The most pressing environmental issues facing the Lao government and people revolve around efforts to stimulate economic development through the exploitation of the country’s two primary natural resources: forests and hydropower. Nearly half of Laos’s entire Gross National Product is generated through the sale of these two resources. Deforestation and the exploitation of resources more generally has accelerated since the government’s adoption of economic reforms in the late 1980s stressing foreign investment and market-oriented policies.

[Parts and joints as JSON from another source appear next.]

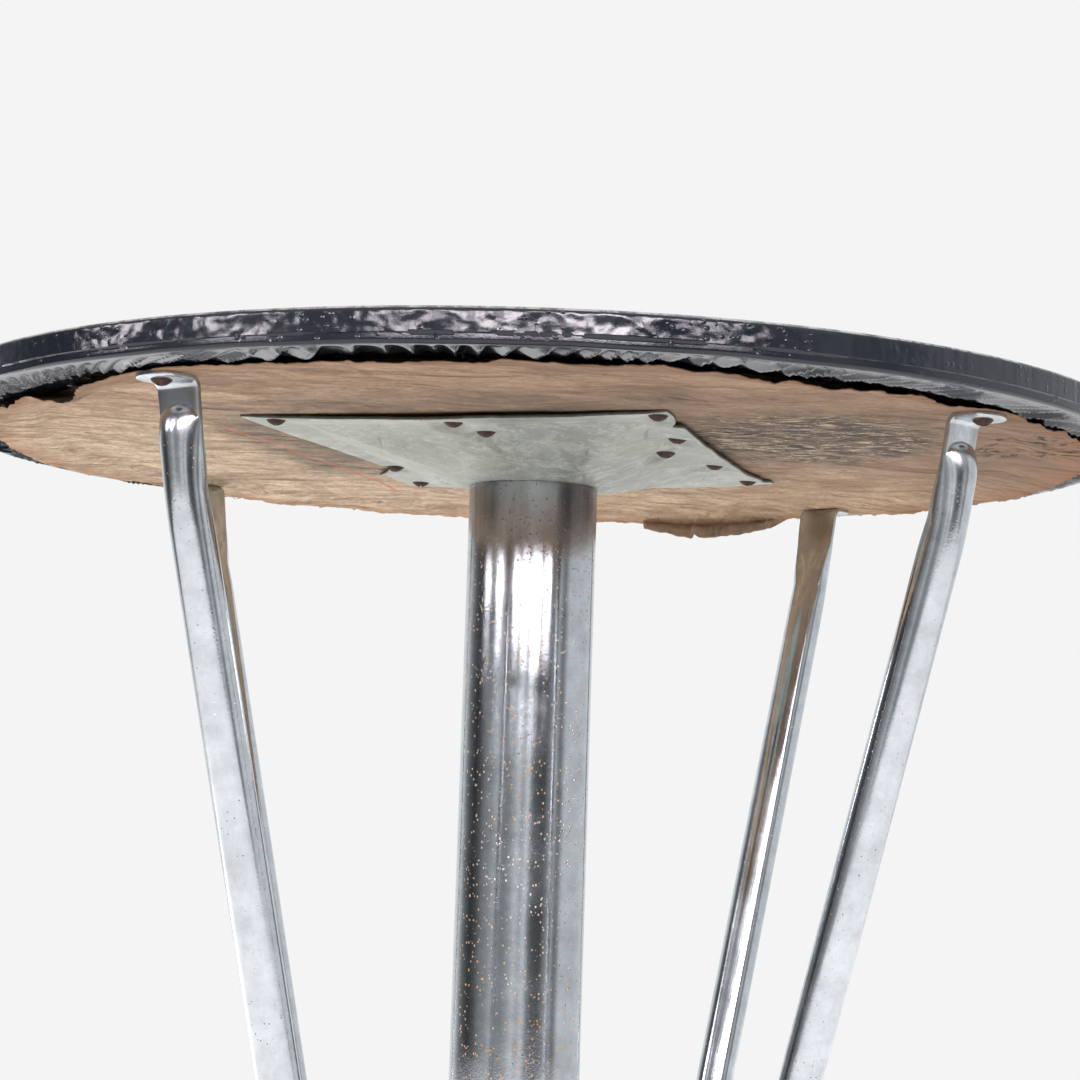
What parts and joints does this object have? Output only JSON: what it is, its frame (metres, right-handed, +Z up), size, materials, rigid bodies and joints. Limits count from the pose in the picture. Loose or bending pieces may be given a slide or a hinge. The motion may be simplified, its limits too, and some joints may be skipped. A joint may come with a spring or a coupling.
{
  "type": "round pedestal table",
  "caption": "Round pedestal table: a thin leatherette-covered board top on a chrome column with leaning tube struts and a round weighted base.",
  "frame": {"origin": "on the floor at the middle of the base, on the column's axis", "axes": "+Z up along the column; -Y towards the viewer, so that struts 1 and 2 are the front pair"},
  "size_m": [0.5999, 0.6, 0.7],
  "materials": {
    "plywood": "raw plywood edge and face",
    "leatherette": "glossy black coated cloth, worn along the rim",
    "kraft_paper": "brown fibre paper, stained and torn at its edge",
    "dark_iron": "blued tacks gone dark",
    "galvanised": "galvanised sheet with faint spangle and scratches",
    "rusty_screw": "round-head steel wood screws with brown rust",
    "chrome": "polished chrome plate with fine rust pits",
    "strut_chrome": "polished chrome plate on tube, lightly pitted",
    "plain_wood": "turned beech plug",
    "zinc_steel": "zinc-plated steel",
    "black_lacquer": "black lacquered wood, satin gloss",
    "cast_iron": "raw cast iron",
    "black_rubber": "moulded black rubber"
  },
  "bodies": {
    "root": {"top_board": "plywood", "top_cover": "leatherette", "cover_tacks": "dark_iron", "dust_cover": "kraft_paper", "dust_cover_tacks": "dark_iron", "mounting_plate": "galvanised", "plate_screws": "rusty_screw", "column_tube": "chrome", "column_top_plug": "plain_wood", "column_bottom_plug": "plain_wood", "tie_rod": "zinc_steel", "tie_rod_top_washer": "zinc_steel", "tie_rod_top_nut": "zinc_steel", "tie_rod_bottom_washer": "zinc_steel", "tie_rod_bottom_nut": "zinc_steel", "strut_1": "strut_chrome", "strut_2": "strut_chrome", "strut_3": "strut_chrome", "strut_4": "strut_chrome", "strut_top_screws": "rusty_screw", "strut_foot_screws": "rusty_screw", "column_foot_flange": "chrome", "flange_screws": "zinc_steel", "base_disc": "black_lacquer", "base_trim_band": "chrome", "ballast_ring": "cast_iron", "ballast_screws": "zinc_steel", "base_feet": "black_rubber", "feet_screws": "zinc_steel"}
  },
  "joints": []
}
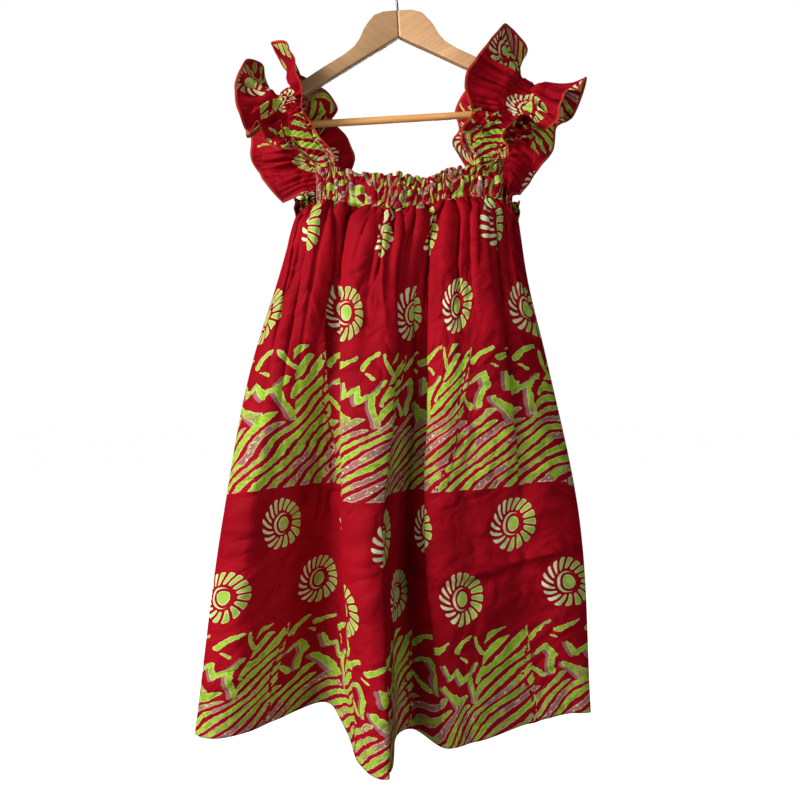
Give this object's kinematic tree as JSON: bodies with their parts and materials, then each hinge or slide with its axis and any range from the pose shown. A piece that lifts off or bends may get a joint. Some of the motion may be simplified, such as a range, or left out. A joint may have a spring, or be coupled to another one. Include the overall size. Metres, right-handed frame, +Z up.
{
  "type": "ruffle strap dress on a wooden hanger",
  "caption": "Sleeveless wax print dress with an elastic neckline and ruffled straps, hanging in deep folds on a wooden hanger.",
  "frame": {"origin": "inside top of the hanger's hook, where a rail holds it", "axes": "+Z up, -Y out of the dress's front, +X to the right as seen from the front"},
  "size_m": [0.5882, 0.2405, 1.1225],
  "materials": {
    "cloth": "woven cotton, wax print in green, cream and mauve on red",
    "wood": "satin varnish",
    "bar_wood": "satin varnish",
    "steel": "bright wire"
  },
  "bodies": {
    "root": {"front_panel": "cloth", "back_panel": "cloth", "front_casing": "cloth", "back_casing": "cloth", "strap_left": "cloth", "strap_right": "cloth", "hanger_arm_left": "wood", "hanger_arm_right": "wood", "hanger_bar": "bar_wood", "hanger_hook": "steel"}
  },
  "joints": []
}
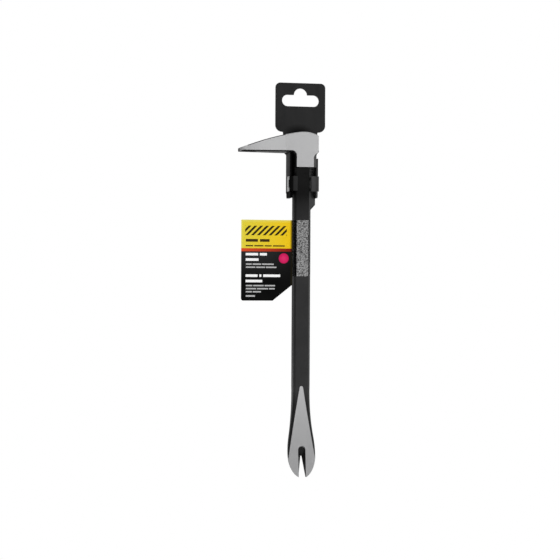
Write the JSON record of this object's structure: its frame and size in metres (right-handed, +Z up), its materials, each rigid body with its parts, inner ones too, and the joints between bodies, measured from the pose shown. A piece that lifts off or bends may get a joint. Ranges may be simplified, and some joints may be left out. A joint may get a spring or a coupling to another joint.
{
  "type": "pry bar",
  "caption": "Forged claw bar with a bent claw head, ground faces, nail notches and a flared lower claw, held in a moulded hang-slot carrier with a blank flag label.",
  "frame": {"origin": "middle of the round hump of the hang slot, in the bar's middle plane", "axes": "+Z up along the bar's length, the broad front faces -Y, the claw head points to -X"},
  "size_m": [0.08, 0.0231, 0.3484],
  "materials": {
    "bar_steel": "satin black paint, ground bright on the head's sides and the lower claw's face",
    "hanger_plastic": "moulded, satin",
    "label_film": "clear gloss film",
    "label_print": "printed two-ply film, gloss"
  },
  "bodies": {
    "hanger": {"hanger": "hanger_plastic"},
    "bar": {"pry_bar": "bar_steel", "clear_wrap": "label_film"},
    "finger_left": {"snap_finger_left": "hanger_plastic"},
    "finger_right": {"snap_finger_right": "hanger_plastic"},
    "label": {"label_flag": "label_print"}
  },
  "joints": [
    {"name": "bar_lift", "type": "slide", "parent": "hanger", "child": "bar", "axis": [0, 0, 1], "range_m": [0, 0.019]},
    {"name": "finger_left_flex", "type": "hinge", "parent": "hanger", "child": "finger_left", "pos_m": [-0.0122, 0.004, -0.08], "axis": [0, 0, -1], "range_deg": [0, 22], "stiffness_Nm_per_rad": 0.05},
    {"name": "finger_right_flex", "type": "hinge", "parent": "hanger", "child": "finger_right", "pos_m": [0.0122, 0.004, -0.08], "axis": [0, 0, 1], "range_deg": [0, 22], "stiffness_Nm_per_rad": 0.05},
    {"name": "label_flex", "type": "hinge", "parent": "bar", "child": "label", "pos_m": [-0.00959, -0.003, -0.136], "axis": [0, 0, 1], "range_deg": [-60, 60], "stiffness_Nm_per_rad": 0.002}
  ]
}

While forest cover remains at an estimated 55 percent in Laos, illegal logging continues to present a major challenge to the government. Although Laos has been ruled by the socialist Lao People’s Revolutionary Party for the past 30 years, the governors of its 16 provinces and individual military commanders retain a good deal of independence from the central state. This has contributed to the unregulated sale of timber at the provincial and regional level to firms from Thailand, South Korea, Japan, and other Asian countries.

The Lao state has long planned to convert the energy of its numerous streams and rivers into electricity through the construction of large hydroelectric dams on the main stem of the Mekong River and its numerous tributaries. Major hydroelectric dams include the 1,150-megawatt Nam Ngum project on the Ngum River near the capital city Vientiane and the 210-megawatt Nam Theun-Hinboun project on the Theun River in the province of Khammouane. The government is constructing the massive Nam Theun 2 project on the Theun River in Borikhamsai province with funding provided by the World Bank, the Asian Development Bank, and other sources of international finance. The Nam Theun 2 dam has engendered considerable controversy, with several transnational and regional NGOs arguing that the project’s social and ecological disruptions, including displacement of local communities and loss of valuable fisheries, are considerable and not fully accounted for in dam planning.

The conservation of biodiversity is another major issue in Laos. The territory of Laos comprises several ecological zones of high biodiversity, especially in terms of large mammals and other large fauna. Endangered species found within Lao territory include the Asian elephant, Eld’s deer, western black-crested gibbon, Siamese crocodile, and tiger. While the Lao government, with the assistance of international conservation groups such as the World Conservation Union, has designated over 14 percent of its land area as National Biodiversity Conservation Areas (NBCAs), illegal logging and other environmentally damaging activities remain rampant in these sites.

Another critical environmental issue concerns ongoing soil erosion and loss of arable land, particularly in the highland areas where a form of shifting cultivation continues to be practiced by a variety of the region’s ethnic groups such as the Yao and Hmong minorities. A relic of the war between Vietnam and the United States in the 1960s and 1970s, unexploded ordnance in the form of land mines, artillery and mortar shells, rockets, and grenades continue to present a tremendous danger to rural families, particularly in those provinces bordering Vietnam.

Bibliography:

  1. Grant Evans, , Laos: Culture and Society (Silkworm Books, 1999);
  2. Michael Goldman, “Constructing an Environmental State: Eco-governmentality and other Transnational Practices of a ‘Green’ World Bank,” Social Problems (v.48, 2001);
  3. Philip Hirsch and Carol Warren, , The Politics of the Environment in Southeast Asia: Resources and Resistance (Routledge, 1998).